Cristi Bell-Huff was pursuing her Ph.D. in chemical engineering at Purdue University when her thesis advisor said something that has stuck with her — though she tried to ignore it at first.
“He told me, ‘I think you would be a really good teacher,’” said Bell-Huff, lecturer and the director of faculty and student training in the Wallace H. Coulter Department of Biomedical Engineering at Georgia Tech and Emory University. “But I was like, ‘No, I’m going into industry, I’m going to make the big bucks.’”
She pauses, chuckling at the memory and adds, “He was definitely onto something there.”
Bell-Huff did go into the pharmaceutical industry for a while, eventually leaving the job to stay at home with her young children. Then she accepted an offer to work as an adjunct instructor at a small college teaching classes at night. And that was it.
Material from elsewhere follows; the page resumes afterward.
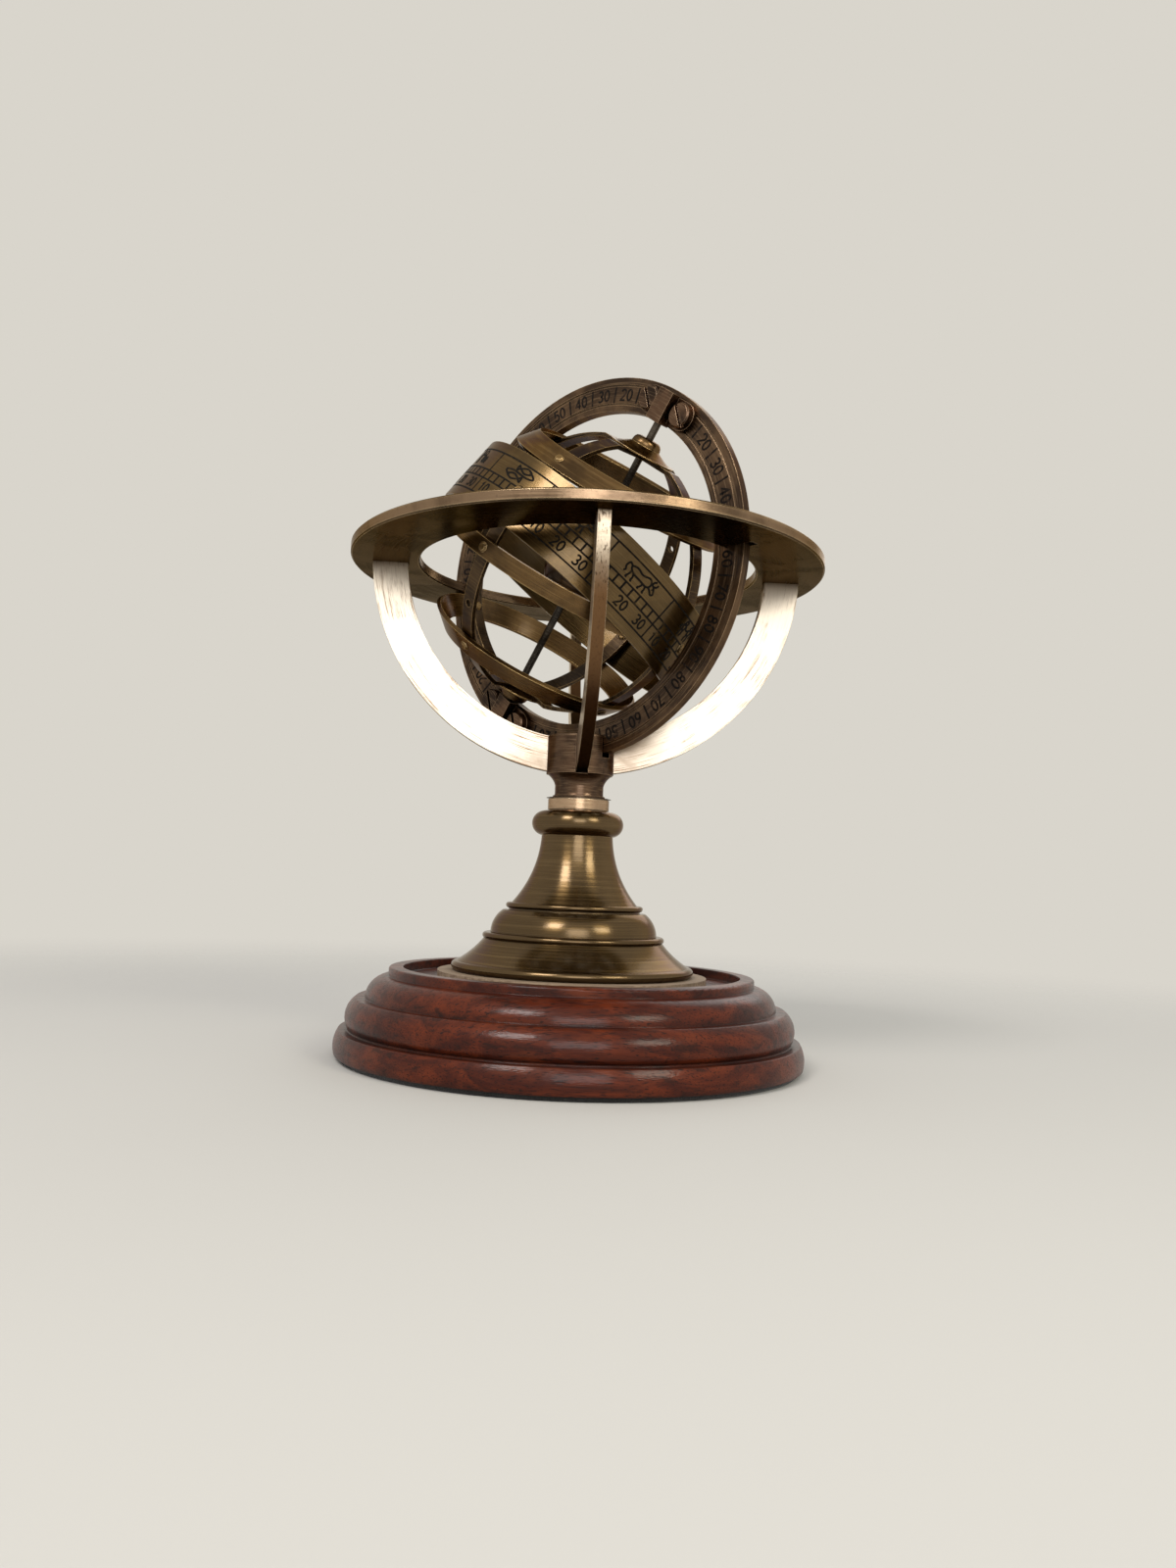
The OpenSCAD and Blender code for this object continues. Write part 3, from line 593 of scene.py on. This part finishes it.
# Each figure is a few lines in millimetres round its middle, at most 9 wide and 4 high
RAM = [
    smooth([(-3.0, 0.1), (-2.2, 0.9), (0, 0.8), (1.7, 1.1), (2.2, 0.2), (1.2, -0.7), (-1.2, -0.6),
            (-2.7, -0.7), (-3.0, 0.1)]),
    smooth([(2.0, 0.9), (3.0, 1.1), (4.0, 0.3), (3.5, -0.1), (2.3, 0.2)]),
    smooth([(2.9, 1.1), (2.7, 1.9), (1.9, 1.7), (2.0, 1.1), (2.5, 1.3)]),
    smooth([(-1.9, 0.1), (-1.5, 0.4), (-1.1, 0.1)]),
    smooth([(-0.4, 0.1), (0.0, 0.4), (0.4, 0.1)]),
] + legs((-2.5, -0.6, -2.8), (-1.8, -0.6, -1.6), (1.0, -0.6, 0.8), (1.6, -0.5, 1.9))

BULL = [
    smooth([(-3.5, 0.5), (-2.2, 1.1), (-0.4, 0.8), (1.5, 1.4), (2.4, 0.5), (1.8, -0.5), (-0.2, -0.5),
            (-2.4, -0.4), (-3.5, 0.5)]),
    smooth([(2.2, 0.9), (3.2, 0.6), (4.1, -0.5), (3.7, -1.0), (2.9, -0.5), (2.2, -0.2)]),
    smooth([(3.0, 0.7), (3.7, 1.0), (3.9, 1.7)]),
    smooth([(2.6, 0.8), (2.7, 1.5), (3.2, 1.9)]),
    smooth([(-3.4, 0.6), (-4.3, 0.9), (-4.6, -0.1), (-4.2, -0.9), (-4.5, -1.3)]),
    [(3.2, 0.1), (3.4, 0.0)],
] + legs((-3.0, -0.1, -3.3), (-2.2, -0.4, -1.9), (0.8, -0.5, 0.3), (1.5, -0.5, 1.8))

TWINS = mirrored([
    arc(1.3, 1.45, 0.42, 0.45),
    [(0.8, 0.9), (0.9, -0.3), (1.7, -0.3), (1.8, 0.9), (0.8, 0.9)],
    smooth([(1.1, -0.3), (0.9, -1.2), (1.1, -1.9)]),
    smooth([(1.6, -0.3), (1.9, -1.1), (1.8, -1.9)]),
    smooth([(0.8, 0.8), (0.4, 0.3), (0.0, 0.2)]),
    smooth([(1.8, 0.8), (2.6, 0.3), (2.4, -0.5)]),
])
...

“That’s when I knew I wanted to be involved in education,” Bell-Huff said. “My years in industry, helping to develop life-changing medications — that was all very meaningful for me. But I knew that I’d found my calling.”
Since that part-time job teaching evening classes about 20 years ago, Bell-Huff has taught and mentored scientists and engineers of all ages, including at Lawrence Technological University, where she was director of the Studio for Entrepreneurial Engineering Design.
She joined Coulter BME in 2018, impressed with the Department’s story-driven learning approach to teaching. “They were doing really innovative things with teaching and learning and fostering an entrepreneurial mindset,” she said.
The entrepreneurial mindset concept already was in Bell-Huff’s wheelhouse, something she’d been cultivating at Lawrence Tech which, like Georgia Tech, is a member of the Kern Entrepreneurial Engineering Network (KEEN). This nationwide partnership of more than 50 colleges has one mission: bring the entrepreneurial mindset to undergraduate engineering education.
So in 2020, when KEEN granted its Rising Star Awards, Bell-Huff was a natural choice for “connecting design practices to engineering for her students to benefit local community members, and implementing vertically integrated, story-driven, entrepreneurially minded learning curriculum,” according to the organization.
In the Coulter Department, Bell-Huff has taken a leadership role in BME’s story-driven learning approach, which is expanding to other engineering and entrepreneurship programs across the Georgia Tech campus with $3.1 million in support from the Kern Family Foundation. In the Coulter Department, she’s helped to create two new courses, including BMED 4000, The Art of Telling Your Story, now a required course in the BME curriculum.
“She’s a masterful teacher who cares deeply about students, and not just over how much they’re learning in her classroom; she cares about them as individuals, she wants to understand how they’re doing personally,” said Joe Le Doux, executive director of training and learning in the Coulter Department. “She does the best that she can to get to know each and every one of her students.”
Some of those students, and Le Doux, guest star in a new video profile of Bell-Huff. Created by Georgia Tech’s College of Engineering for KEEN, the video was to premiere at the virtual KEEN Leader Meeting Sept. 30. The idea is to share her story with the 100 or so leaders from other KEEN partner institutions who will be attending.
It’s the face-to-face stories — before and during the age of Covid masks — that have resonated with Bell-Huff: “Students who come back and say, ‘I went to my med school interview and told a story about my Capstone Design project,’ or ‘I told a story about the first time I saw a beating heart.’ You know, they come back to tell me they nailed the interview,” she said.
Through a story-driven approach, students not only learn how to connect the dots of their own lives and experiences. They learn how to really listen to the stories of others. It’s an integral part of what Bell-Huff calls, “empathy-focused, user-oriented design.”
In addition to the Rising Star Award, Bell-Huff is working with support from the National Science Foundation to research the impact of story-driven learning on the development of empathy in engineering students. And she’s using the $25,000 Rising Star Award to create a story-driven learning experience for students from four other KEEN member schools — Arizona State, Duke University, James Madison University, and the Rochester Institute of Technology.
It’s called Exploring LegaCs. Every Wednesday, 24 students from schools around the country meet virtually to share their stories, talk about why they became engineers, or discuss the defining moments of their lives.
Bell-Huff asks them to think about how they’ve been uniquely shaped to create value in the world and to think about the legacy they want to leave behind — the story they want to tell with their life’s work.
Tough questions. Deep. But ask Bell-Huff, and she only hesitates a moment.
“The story I would want to tell is how I tried to help students reach their full potential as engineers, and embrace their responsibility to use their technical skills for creating value. I’m not talking about money; I mean solving problems that help people and society, that better the human race.”